In the early 1990s, TMAG obtained Australian Institute of Aboriginal and Torres Strait Islander Studies (AIASIS) funding to commission a study of the Tasmanian Aboriginal baskets. Alan West, Honorary Curator, MV, conducted a literature search and studied their provenance and construction. Botany Professor W. D. Jackson of the University of Tasmania conducted a study to identify the plants from which the baskets were constructed. A report was finalised in 1996.
West made detailed records of the physical properties of the baskets, inspecting and measuring size, weave, handle and rim construction, the methods used to introduce new fibres and the treatment of the finishing ends of warp and weft elements. Of particular interest are West’s detailed records of handles and rims on the baskets showing considerable uniformity in the finishing, though there is some variation in the material used to bind rims and make handles. For example, West observes and notes details such as ‘string knotted around the basket suggestive of handle’ or ‘knotted loops inside’. On basket M2731 he notes a 105mm long ‘… extension of the rim binder’. It is surprising that West makes no mention of an extension of the rim binder on Basket X42740. That it has been overlooked suggests to me the value of what the eye of a maker would bring to this study. West does note that this basket has no handle and that both ‘S’ and ‘Z’ twist two ply string have been used in the rim binding. Close scrutiny of the photograph supplied by MV shows the ‘needle and thread’ and that it is made with ‘Z’ twist two ply string and extends about 67mm. Is this ‘needle and thread’ the only example of this device that has survived or are there other examples which have been overlooked?

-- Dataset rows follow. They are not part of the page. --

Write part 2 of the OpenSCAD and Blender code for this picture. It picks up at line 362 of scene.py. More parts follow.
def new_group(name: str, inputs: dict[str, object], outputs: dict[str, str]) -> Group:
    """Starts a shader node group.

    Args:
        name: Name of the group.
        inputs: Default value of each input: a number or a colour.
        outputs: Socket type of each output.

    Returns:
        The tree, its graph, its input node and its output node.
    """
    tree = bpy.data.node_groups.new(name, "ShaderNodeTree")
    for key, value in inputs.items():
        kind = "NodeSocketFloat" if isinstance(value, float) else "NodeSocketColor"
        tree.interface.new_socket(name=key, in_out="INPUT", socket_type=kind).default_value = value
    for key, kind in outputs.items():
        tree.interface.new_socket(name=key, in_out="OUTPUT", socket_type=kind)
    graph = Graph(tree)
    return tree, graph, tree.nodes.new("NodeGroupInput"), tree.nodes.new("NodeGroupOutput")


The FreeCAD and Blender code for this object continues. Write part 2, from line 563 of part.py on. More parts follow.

Since the early 1990’s, a dynamic, contemporary, Indigenous women’s fibre practice has emerged in Tasmania with workshops and exhibitions highlighting a process of cultural recovery and renewal. The 2009 tayenebe: Tasmanian Aboriginal women’s fibre work project culminated in a touring exhibition with a beautiful and informative catalogue. tayenebe curator Julie Gough, having conducted a new search of museum collections, some now available online, established the existence of a surviving Tasmanian kelp water carrier and five more Tasmanian baskets. Writing as a Tasmanian Aboriginal descendant her interest focuses our attention on the people who made the baskets which were sometimes given or exchanged and often stolen, eventually finding their way into museum collections. Gough sees them as challenging the myth of a lost people and eloquently reconnecting the weavers from past and present. Of the unfinished basket M4844 held by TMAG she writes:
… It shows the moment of disturbance of culture, the space between a pre-colonised past and post-colonised future. This basket came to be in the TMAG collection at an unknown date, from an unknown maker and is unfinished. Formed from Dianella tasmanica, Lomandra longifolia and Diplarrena moraea, this unusual mix suggests that it was made in a hurry from whatever plants were at hand.
The reclamation and revitalisation of weaving by Tasmanian Aboriginal women today can be viewed as commencing from the point at which the unfinished basket … was put down or removed, the point at which it was unable to be with its maker or even with another who could or would complete it.’ (Gough 2009, 11, 12).
I have been preoccupied with fibre techniques for many years, learning and making use of devices like the half hitch and the ‘god’s eye’ which are present in many different applications, materials and cultures often associated with different meanings and narratives. It seems remarkable to me that I have never come across another example of the ‘needle and thread’ device used to bind the rim of basket X42740. While it is unlikely to be unique it is certainly uncommon. Where else might this invention be found? What would it mean to the tayenebe weavers? The ‘needle and thread’ inside Basket X42740 may only have survived because it was overlooked by the weaver herself who failed to remove it when finishing the basket. In her haste, she has left behind a precious piece of instruction for me to find.
Author
Gwen Egg is a non-Aboriginal fibre and community artist who lives and works in South East Tasmania. What began as a passion for weaving with natural materials has become, for her, a language with which to explore texture and form in familiar landscapes. Gwen is interested in the ecologies and cultures that inform her understanding of materials and techniques. The process of making stimulates her thinking as do the people she meets through her involvement in community arts and teaching.
Further reading
Egg, G., 2001, ‘Weaving Familiar Territory’ in Textile, No. 6, 31-32 TAFTA, Brisbane.
Gough, J, 2009, ‘Fibres across time: a history of Tasmanian Aboriginal women’s fibre work’ in tayenebe: Tasmanian Aboriginal women’s Fibre work, Tasmanian Museum and Art Gallery, Hobart
Murray, K., 2017 ‘Weaving land and people: the Gwen Egg story‘ in Garland
Roth, H.L., 1899, The Aborigines of Tasmania, Fullers Bookshop (Faxcimile of Second Edition), Hobart.
West, A.L., (finalised) 1996, Tasmanian Aboriginal Baskets, 1993/94 Research Project for the Tasmanian Museum and Art Gallery, Hobart (Unpublished document).
Comments
the practice of making a needle from the tip of the working strand is also practiced in South America . the spike on the agave leaf becomes a working tool. with the strand of the fibre directly attached.. It is a strong and handy item which lasts the length of the strand then anohter is created from the next thorn.
I was gifted one many years ago.
Hello! and thank you Nalda. I have seen a picture of the agave needle and thread and made one. Is this sisal? It is a very similar concept. Are the fibres sometimes spun while attached to the needle/tip?